2. Even though readmission rates were significantly decreased, there was no associated decrease in healthcare costs in both populations.
Evidence Rating Level: 2 (Good)
Study Rundown: Quality improvement (QI) initiatives that aim to decrease hospital readmissions ideally decrease healthcare costs, however the economic impact of these QI projects may not be fully appreciated. The authors of this systematic review and meta-analysis aimed to systematically review economic evaluations of QI interventions designed to reduce readmissions.

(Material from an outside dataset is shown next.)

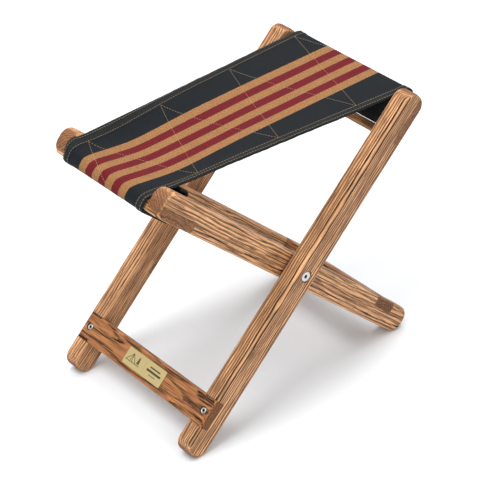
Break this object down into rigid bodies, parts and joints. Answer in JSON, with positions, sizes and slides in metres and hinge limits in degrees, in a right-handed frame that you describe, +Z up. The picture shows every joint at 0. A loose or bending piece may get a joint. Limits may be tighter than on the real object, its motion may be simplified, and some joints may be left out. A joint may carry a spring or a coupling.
{
  "type": "folding camp stool",
  "caption": "Low folding camp stool: crossed hardwood frames on pivot bolts, with a striped canvas seat slung between the top rails and a small brass plate on a foot board.",
  "frame": {"origin": "on the floor, at the centre of the overall box, straight under the pivot bolts", "axes": "+X along the seat from the rail of the inner frame to the rail of the outer frame, +Y along the rails, +Z up; the stool stands open"},
  "size_m": [0.4546, 0.288, 0.4167],
  "materials": {
    "leg_wood": "stained open-pore ash with a satin oil finish",
    "board_wood": "stained ash with dark pores along the board, satin oil finish",
    "canvas": "close plain-weave canvas with woven tan and red stripes down the middle",
    "steel": "bright zinc-plated",
    "brass": "satin, engraved",
    "nylon": "natural white"
  },
  "bodies": {
    "outer_frame": {"outer_leg_front": "leg_wood", "outer_leg_rear": "leg_wood", "outer_foot_stretcher": "board_wood", "outer_seat_rail": "board_wood", "outer_stretcher_screw_front": "steel", "outer_stretcher_screw_rear": "steel", "outer_rail_screw_front": "steel", "outer_rail_screw_rear": "steel", "outer_sleeve": "canvas", "pivot_bolt_front": "steel", "pivot_sleeve_nut_front": "steel", "pivot_washer_front": "nylon", "pivot_bolt_rear": "steel", "pivot_sleeve_nut_rear": "steel", "pivot_washer_rear": "nylon", "name_plate": "brass", "seat_panel": "canvas"},
    "inner_frame": {"inner_leg_front": "leg_wood", "inner_leg_rear": "leg_wood", "inner_foot_stretcher": "board_wood", "inner_seat_rail": "board_wood", "inner_stretcher_screw_front": "steel", "inner_stretcher_screw_rear": "steel", "inner_rail_screw_front": "steel", "inner_rail_screw_rear": "steel", "inner_sleeve": "canvas"}
  },
  "joints": [
    {"name": "fold", "type": "hinge", "parent": "outer_frame", "child": "inner_frame", "pos_m": [0, 0, 0.20834], "axis": [0, 1, 0], "range_deg": [0, 88], "deforming": ["seat_panel", "outer_sleeve", "inner_sleeve"]}
  ]
}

Based on the meta-analysis, readmissions across QI interventions declined by 12% for heart failure patients, and 6% for the general patient population based on interventions that included assessing patients’ needs and risks, discussing with patients and caregivers, and connecting patients with their usual providers. However, the associated health care costs were not significantly different for both populations, thus reflecting no true cost savings after reductions in readmissions due to these QI interventions. Among patients from the general population, interventions that engaged patients and caregivers were associated with statistically significant net savings. Limitations of this study included lack of generalizability as QI projects are meant to study frontline issues of an existing facility, and thus projects implemented at one institution may not be effective at another.
In-Depth [meta-analysis]: This systematic review and meta-analysis searched PubMed, Econlit, the Center for Reviews and Dissemination Economic Evaluations, New York Academy of Medicine’s Grey Literature Report and Worldcat from January 2004 to July 2016. Two reviewers looked for studies that evaluated structural or organizational changes aimed to reduce hospital readmissions and that reported the readmission related costs. The reviewers extracted data on intervention characteristics, study design and quality, clinical effectiveness and costs. Risk differences and net costs were calculated from this data and weighted least square regression analyses were used. Main outcomes measured included risk difference in readmission rate and incremental net cost.

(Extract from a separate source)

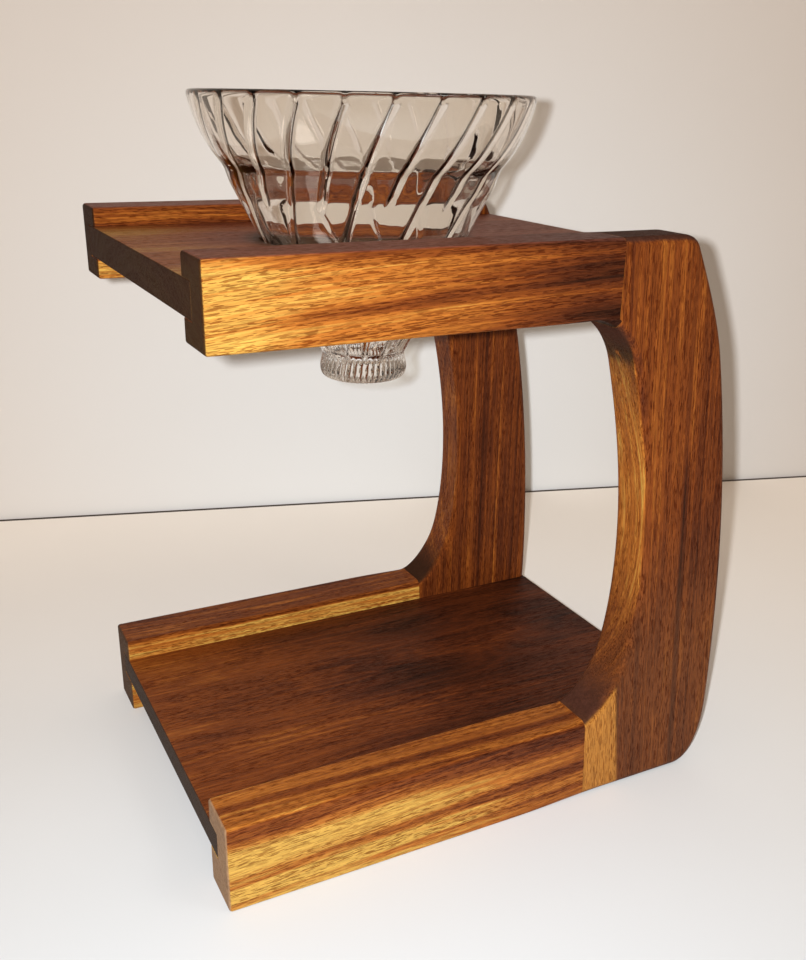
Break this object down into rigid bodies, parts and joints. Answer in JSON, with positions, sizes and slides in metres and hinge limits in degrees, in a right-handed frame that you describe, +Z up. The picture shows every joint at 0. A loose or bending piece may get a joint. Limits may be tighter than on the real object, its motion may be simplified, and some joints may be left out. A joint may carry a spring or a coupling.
{
  "type": "pour over coffee dripper",
  "caption": "Pour over coffee dripper: a ribbed glass cone that lifts out of an open-fronted C-shaped walnut stand, with room under its outlet for a mug.",
  "frame": {"origin": "on the table, under the centre of the object's bounding box", "axes": "+Z up, the open front faces -Y, +X is to the right of a person facing the open front"},
  "size_m": [0.1562, 0.2028, 0.2547],
  "materials": {
    "walnut": "oiled satin",
    "dowel_wood": "bare",
    "glass": "clear, polished"
  },
  "bodies": {
    "stand": {"right_top_rail": "walnut", "right_upright": "walnut", "right_base_rail": "walnut", "left_top_rail": "walnut", "left_upright": "walnut", "left_base_rail": "walnut", "top_shelf": "walnut", "base_board": "walnut", "right_top_dowel_upper": "dowel_wood", "right_top_dowel_lower": "dowel_wood", "right_base_dowel_upper": "dowel_wood", "right_base_dowel_lower": "dowel_wood", "left_top_dowel_upper": "dowel_wood", "left_top_dowel_lower": "dowel_wood", "left_base_dowel_upper": "dowel_wood", "left_base_dowel_lower": "dowel_wood"},
    "dripper": {"glass_cone": "glass"}
  },
  "joints": [
    {"name": "dripper_lift", "type": "slide", "parent": "stand", "child": "dripper", "axis": [0, 0, 1], "range_m": [0, 0.06]}
  ]
}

There were 5205 articles initially reviewed resulting in 50 eligible articles. Half of these articles (25) were limited to the heart failure patient population, 21 were for general populations and 4 for unique populations (patients with cirrhosis, post-op percutaneous gastrostomy, suicidal ideation and the chronically critically ill). Fifteen studies had interventions that lasted up to a month whereas the rest had interventions ranging from 6 to 24 months. Regression results showed reduction in readmission rates for both the heart failure (risk difference 12.1%, 95% CI 8.3%-15.9%; P<0.001) and general populations (risk difference 6.3%, 95% CI 4.0%-8.7%; P<0.001). However there was no significant difference in overall net savings to the health care system per patient in either population. However, within the general population, interventions that engaged patients and caregivers was associated with a greater net savings ($1714 vs. -6568; P=0.006), however the implications for patients and their families is unclear from this study.